* **INFORMATION SHOWN**:
******

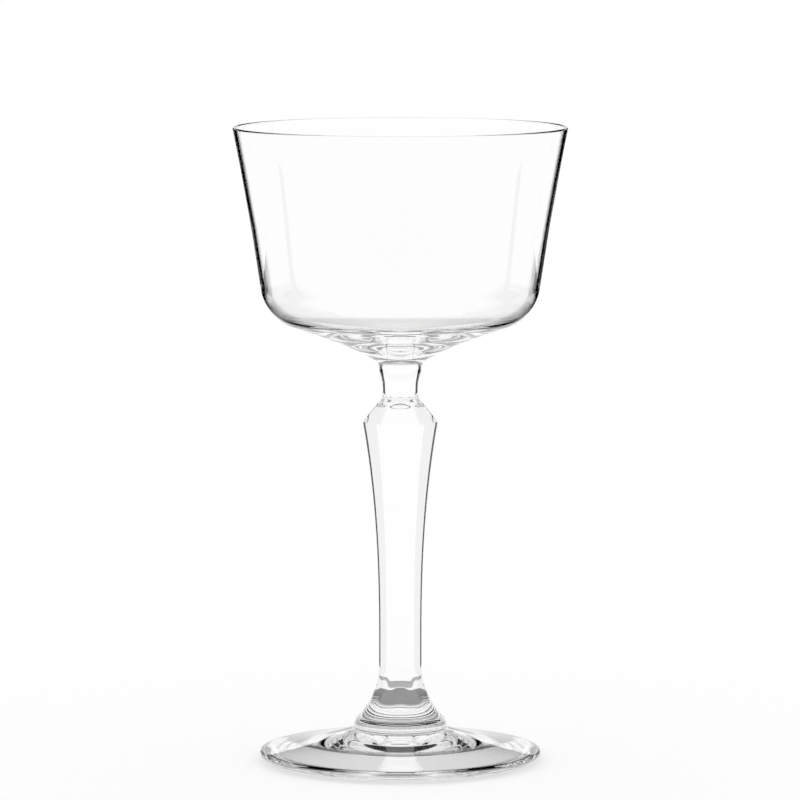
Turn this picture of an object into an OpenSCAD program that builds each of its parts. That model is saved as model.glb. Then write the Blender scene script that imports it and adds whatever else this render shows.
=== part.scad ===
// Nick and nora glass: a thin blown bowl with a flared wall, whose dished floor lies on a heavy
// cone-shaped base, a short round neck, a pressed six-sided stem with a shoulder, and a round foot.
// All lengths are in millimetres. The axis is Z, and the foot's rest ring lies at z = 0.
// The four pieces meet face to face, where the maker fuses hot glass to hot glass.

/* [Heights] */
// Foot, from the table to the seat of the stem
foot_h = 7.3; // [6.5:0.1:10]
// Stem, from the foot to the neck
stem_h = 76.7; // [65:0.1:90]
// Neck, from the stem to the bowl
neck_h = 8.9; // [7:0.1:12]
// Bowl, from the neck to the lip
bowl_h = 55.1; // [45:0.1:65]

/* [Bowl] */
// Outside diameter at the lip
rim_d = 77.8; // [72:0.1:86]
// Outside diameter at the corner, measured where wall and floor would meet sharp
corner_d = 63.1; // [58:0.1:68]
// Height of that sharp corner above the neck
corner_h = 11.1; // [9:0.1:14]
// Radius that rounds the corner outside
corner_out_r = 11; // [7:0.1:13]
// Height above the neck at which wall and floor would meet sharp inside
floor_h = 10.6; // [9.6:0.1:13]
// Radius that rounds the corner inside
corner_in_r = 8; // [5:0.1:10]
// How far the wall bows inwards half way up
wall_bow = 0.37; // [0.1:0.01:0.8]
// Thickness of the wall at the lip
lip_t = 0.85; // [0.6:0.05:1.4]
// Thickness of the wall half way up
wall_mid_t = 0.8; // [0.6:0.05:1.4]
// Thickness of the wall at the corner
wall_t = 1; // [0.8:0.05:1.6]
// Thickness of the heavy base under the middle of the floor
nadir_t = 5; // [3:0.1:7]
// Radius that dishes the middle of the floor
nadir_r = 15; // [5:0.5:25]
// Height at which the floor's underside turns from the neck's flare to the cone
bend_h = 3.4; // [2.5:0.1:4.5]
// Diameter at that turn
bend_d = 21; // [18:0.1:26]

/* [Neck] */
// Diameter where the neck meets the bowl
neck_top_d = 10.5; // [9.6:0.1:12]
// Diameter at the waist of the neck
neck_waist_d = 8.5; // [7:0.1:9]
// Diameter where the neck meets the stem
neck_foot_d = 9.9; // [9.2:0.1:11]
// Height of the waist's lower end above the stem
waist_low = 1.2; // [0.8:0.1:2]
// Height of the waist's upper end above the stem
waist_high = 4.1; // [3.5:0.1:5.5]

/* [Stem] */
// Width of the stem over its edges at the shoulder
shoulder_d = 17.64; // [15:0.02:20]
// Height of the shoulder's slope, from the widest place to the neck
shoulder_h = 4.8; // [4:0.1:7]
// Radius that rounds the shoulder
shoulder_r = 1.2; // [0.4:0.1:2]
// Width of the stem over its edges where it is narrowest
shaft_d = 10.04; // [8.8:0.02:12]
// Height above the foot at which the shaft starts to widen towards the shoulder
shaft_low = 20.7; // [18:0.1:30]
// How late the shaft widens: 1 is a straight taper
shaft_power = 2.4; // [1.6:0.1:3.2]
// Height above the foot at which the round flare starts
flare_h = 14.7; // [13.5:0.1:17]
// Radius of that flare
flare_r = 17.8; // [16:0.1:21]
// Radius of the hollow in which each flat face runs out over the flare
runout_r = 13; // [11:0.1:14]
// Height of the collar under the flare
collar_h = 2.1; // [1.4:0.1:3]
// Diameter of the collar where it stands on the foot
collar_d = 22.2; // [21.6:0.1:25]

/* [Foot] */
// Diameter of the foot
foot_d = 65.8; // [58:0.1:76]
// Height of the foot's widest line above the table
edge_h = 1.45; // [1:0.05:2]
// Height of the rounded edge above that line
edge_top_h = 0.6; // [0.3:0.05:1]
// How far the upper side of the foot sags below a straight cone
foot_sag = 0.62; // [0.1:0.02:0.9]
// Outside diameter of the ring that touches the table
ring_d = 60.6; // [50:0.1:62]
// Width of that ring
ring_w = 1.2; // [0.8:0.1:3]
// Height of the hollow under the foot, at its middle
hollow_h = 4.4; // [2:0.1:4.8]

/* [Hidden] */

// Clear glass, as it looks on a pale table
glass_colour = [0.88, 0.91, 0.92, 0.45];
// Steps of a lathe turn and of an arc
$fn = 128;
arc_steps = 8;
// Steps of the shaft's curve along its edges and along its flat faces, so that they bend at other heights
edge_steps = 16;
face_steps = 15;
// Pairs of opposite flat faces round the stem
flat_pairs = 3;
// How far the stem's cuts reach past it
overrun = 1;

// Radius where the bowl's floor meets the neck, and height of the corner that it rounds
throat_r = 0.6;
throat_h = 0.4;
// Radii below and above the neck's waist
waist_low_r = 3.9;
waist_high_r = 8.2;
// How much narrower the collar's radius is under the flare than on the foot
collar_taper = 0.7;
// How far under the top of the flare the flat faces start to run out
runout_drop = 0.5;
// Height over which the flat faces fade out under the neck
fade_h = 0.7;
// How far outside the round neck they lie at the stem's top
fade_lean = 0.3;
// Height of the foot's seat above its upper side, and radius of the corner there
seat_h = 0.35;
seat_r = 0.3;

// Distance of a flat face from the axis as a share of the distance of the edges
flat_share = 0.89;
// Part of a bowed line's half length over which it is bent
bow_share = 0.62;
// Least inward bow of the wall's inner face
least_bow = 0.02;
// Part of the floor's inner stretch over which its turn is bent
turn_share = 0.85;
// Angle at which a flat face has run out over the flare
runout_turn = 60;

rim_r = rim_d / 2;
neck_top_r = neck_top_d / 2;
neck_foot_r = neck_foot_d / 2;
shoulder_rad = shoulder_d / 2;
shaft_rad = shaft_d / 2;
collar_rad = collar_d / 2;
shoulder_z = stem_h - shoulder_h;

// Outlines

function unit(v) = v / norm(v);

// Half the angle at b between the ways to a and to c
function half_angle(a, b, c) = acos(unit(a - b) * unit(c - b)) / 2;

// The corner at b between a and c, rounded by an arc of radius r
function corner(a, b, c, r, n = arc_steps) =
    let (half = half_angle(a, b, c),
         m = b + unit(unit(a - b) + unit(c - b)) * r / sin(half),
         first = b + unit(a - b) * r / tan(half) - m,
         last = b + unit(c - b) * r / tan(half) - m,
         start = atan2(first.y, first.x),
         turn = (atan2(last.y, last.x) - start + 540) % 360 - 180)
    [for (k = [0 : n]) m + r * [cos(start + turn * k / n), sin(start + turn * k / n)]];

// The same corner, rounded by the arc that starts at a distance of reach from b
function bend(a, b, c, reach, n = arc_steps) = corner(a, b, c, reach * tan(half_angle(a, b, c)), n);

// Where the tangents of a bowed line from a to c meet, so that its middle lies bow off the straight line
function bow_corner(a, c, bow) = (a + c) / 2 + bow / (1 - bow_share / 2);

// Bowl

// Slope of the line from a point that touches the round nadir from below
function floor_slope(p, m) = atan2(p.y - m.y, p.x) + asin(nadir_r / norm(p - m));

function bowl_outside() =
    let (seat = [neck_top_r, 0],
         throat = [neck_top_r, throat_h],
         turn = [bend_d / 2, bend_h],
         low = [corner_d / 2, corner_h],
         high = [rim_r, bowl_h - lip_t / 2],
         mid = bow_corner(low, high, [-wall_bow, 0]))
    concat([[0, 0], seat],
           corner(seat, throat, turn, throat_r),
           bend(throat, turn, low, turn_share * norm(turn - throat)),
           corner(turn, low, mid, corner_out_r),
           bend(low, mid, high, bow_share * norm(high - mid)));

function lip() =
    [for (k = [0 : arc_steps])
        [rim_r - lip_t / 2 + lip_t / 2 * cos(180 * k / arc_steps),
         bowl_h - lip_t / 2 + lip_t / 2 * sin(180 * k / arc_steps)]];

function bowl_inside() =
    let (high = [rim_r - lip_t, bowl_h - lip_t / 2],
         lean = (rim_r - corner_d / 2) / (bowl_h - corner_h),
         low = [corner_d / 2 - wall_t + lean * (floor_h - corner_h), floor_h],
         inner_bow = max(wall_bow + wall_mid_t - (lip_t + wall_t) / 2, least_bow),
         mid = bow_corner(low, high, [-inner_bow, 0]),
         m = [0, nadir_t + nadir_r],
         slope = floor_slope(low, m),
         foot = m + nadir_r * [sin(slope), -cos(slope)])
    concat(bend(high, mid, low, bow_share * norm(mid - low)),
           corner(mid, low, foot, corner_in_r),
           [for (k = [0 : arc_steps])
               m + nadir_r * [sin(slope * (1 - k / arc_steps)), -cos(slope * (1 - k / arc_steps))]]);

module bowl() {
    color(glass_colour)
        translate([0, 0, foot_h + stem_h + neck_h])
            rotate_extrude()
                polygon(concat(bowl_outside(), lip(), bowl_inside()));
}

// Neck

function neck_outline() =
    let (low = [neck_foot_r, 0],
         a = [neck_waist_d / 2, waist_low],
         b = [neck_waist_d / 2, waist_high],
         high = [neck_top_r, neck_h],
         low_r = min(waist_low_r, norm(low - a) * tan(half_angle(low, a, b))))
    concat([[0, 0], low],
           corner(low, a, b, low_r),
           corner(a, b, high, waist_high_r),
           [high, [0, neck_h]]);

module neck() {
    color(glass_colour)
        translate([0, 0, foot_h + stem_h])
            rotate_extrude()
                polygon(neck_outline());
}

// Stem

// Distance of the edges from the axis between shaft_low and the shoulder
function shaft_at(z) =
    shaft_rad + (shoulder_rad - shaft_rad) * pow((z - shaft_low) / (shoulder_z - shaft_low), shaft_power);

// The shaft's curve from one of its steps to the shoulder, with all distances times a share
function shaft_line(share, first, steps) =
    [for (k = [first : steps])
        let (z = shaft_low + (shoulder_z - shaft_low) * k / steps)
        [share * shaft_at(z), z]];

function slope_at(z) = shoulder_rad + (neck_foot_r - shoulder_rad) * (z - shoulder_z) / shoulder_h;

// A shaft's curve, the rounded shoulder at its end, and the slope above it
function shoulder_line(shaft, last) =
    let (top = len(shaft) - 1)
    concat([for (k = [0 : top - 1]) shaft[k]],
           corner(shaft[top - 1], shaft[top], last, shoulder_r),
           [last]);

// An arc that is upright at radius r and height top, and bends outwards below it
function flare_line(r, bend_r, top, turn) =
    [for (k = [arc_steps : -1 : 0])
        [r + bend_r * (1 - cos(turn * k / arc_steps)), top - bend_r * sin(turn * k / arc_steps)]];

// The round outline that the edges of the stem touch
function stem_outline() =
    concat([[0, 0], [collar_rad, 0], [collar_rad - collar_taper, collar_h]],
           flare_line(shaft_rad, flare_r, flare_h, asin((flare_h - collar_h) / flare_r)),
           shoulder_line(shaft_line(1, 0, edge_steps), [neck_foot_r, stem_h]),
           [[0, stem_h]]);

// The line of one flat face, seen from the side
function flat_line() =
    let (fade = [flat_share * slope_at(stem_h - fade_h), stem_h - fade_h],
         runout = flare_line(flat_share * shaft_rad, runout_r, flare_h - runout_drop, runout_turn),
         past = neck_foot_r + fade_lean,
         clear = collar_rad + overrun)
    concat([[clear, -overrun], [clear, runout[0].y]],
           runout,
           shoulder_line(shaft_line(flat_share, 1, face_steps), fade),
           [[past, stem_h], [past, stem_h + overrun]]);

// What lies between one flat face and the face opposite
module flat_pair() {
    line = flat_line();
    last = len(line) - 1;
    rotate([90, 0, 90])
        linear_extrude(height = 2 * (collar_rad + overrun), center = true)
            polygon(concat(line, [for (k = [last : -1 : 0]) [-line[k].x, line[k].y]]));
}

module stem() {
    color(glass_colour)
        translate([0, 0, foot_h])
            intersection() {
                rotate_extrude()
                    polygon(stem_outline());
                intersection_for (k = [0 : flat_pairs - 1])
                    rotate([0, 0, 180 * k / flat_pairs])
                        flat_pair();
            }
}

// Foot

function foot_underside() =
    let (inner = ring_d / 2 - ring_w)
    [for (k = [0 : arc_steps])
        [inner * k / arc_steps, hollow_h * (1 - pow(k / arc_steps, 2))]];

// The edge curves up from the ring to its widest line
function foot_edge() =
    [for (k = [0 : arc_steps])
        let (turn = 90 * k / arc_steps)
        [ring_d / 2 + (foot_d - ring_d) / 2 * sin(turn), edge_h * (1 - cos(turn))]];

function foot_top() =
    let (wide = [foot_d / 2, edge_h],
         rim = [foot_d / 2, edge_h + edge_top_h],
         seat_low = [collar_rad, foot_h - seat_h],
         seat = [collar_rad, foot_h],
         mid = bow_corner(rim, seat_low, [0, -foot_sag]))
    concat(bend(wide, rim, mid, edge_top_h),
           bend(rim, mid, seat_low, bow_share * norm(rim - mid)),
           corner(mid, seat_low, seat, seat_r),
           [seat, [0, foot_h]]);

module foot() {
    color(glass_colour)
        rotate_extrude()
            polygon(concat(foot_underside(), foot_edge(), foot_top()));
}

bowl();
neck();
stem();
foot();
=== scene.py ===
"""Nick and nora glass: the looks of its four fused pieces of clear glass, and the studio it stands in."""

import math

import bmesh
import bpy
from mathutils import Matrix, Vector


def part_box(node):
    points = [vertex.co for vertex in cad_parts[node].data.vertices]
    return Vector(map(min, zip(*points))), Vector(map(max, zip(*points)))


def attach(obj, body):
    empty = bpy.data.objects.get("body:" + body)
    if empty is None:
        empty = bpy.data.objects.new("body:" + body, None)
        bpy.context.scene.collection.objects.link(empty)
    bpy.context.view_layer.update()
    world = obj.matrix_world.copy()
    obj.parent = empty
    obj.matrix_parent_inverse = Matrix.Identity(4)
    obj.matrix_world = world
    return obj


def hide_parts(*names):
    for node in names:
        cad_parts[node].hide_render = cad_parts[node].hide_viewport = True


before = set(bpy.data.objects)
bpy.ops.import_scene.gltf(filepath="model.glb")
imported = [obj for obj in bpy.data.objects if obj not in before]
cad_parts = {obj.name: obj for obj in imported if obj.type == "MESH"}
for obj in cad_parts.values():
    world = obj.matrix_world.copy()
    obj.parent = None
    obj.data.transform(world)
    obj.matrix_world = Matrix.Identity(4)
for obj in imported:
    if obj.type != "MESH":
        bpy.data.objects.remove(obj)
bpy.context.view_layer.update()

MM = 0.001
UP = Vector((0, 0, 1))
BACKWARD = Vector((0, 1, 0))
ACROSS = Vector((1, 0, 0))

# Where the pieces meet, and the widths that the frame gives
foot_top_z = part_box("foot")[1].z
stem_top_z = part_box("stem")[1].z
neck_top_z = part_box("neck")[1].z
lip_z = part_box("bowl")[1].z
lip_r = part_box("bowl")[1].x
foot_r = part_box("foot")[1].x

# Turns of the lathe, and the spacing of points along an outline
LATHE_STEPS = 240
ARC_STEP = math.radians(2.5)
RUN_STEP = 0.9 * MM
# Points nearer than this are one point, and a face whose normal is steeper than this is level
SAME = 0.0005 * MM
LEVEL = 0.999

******

* **AIM**:
In the listing above, find the line with "its widest line" and the line with "imported = [obj". Output those two lines and every line between them, exactly as written.

* **SOLUTION FOR THIS TASK**:
// The edge curves up from the ring to its widest line
function foot_edge() =
    [for (k = [0 : arc_steps])
        let (turn = 90 * k / arc_steps)
        [ring_d / 2 + (foot_d - ring_d) / 2 * sin(turn), edge_h * (1 - cos(turn))]];

function foot_top() =
    let (wide = [foot_d / 2, edge_h],
         rim = [foot_d / 2, edge_h + edge_top_h],
         seat_low = [collar_rad, foot_h - seat_h],
         seat = [collar_rad, foot_h],
         mid = bow_corner(rim, seat_low, [0, -foot_sag]))
    concat(bend(wide, rim, mid, edge_top_h),
           bend(rim, mid, seat_low, bow_share * norm(rim - mid)),
           corner(mid, seat_low, seat, seat_r),
           [seat, [0, foot_h]]);

module foot() {
    color(glass_colour)
        rotate_extrude()
            polygon(concat(foot_underside(), foot_edge(), foot_top()));
}

bowl();
neck();
stem();
foot();
=== scene.py ===
"""Nick and nora glass: the looks of its four fused pieces of clear glass, and the studio it stands in."""

import math

import bmesh
import bpy
from mathutils import Matrix, Vector


def part_box(node):
    points = [vertex.co for vertex in cad_parts[node].data.vertices]
    return Vector(map(min, zip(*points))), Vector(map(max, zip(*points)))


def attach(obj, body):
    empty = bpy.data.objects.get("body:" + body)
    if empty is None:
        empty = bpy.data.objects.new("body:" + body, None)
        bpy.context.scene.collection.objects.link(empty)
    bpy.context.view_layer.update()
    world = obj.matrix_world.copy()
    obj.parent = empty
    obj.matrix_parent_inverse = Matrix.Identity(4)
    obj.matrix_world = world
    return obj


def hide_parts(*names):
    for node in names:
        cad_parts[node].hide_render = cad_parts[node].hide_viewport = True


before = set(bpy.data.objects)
bpy.ops.import_scene.gltf(filepath="model.glb")
imported = [obj for obj in bpy.data.objects if obj not in before]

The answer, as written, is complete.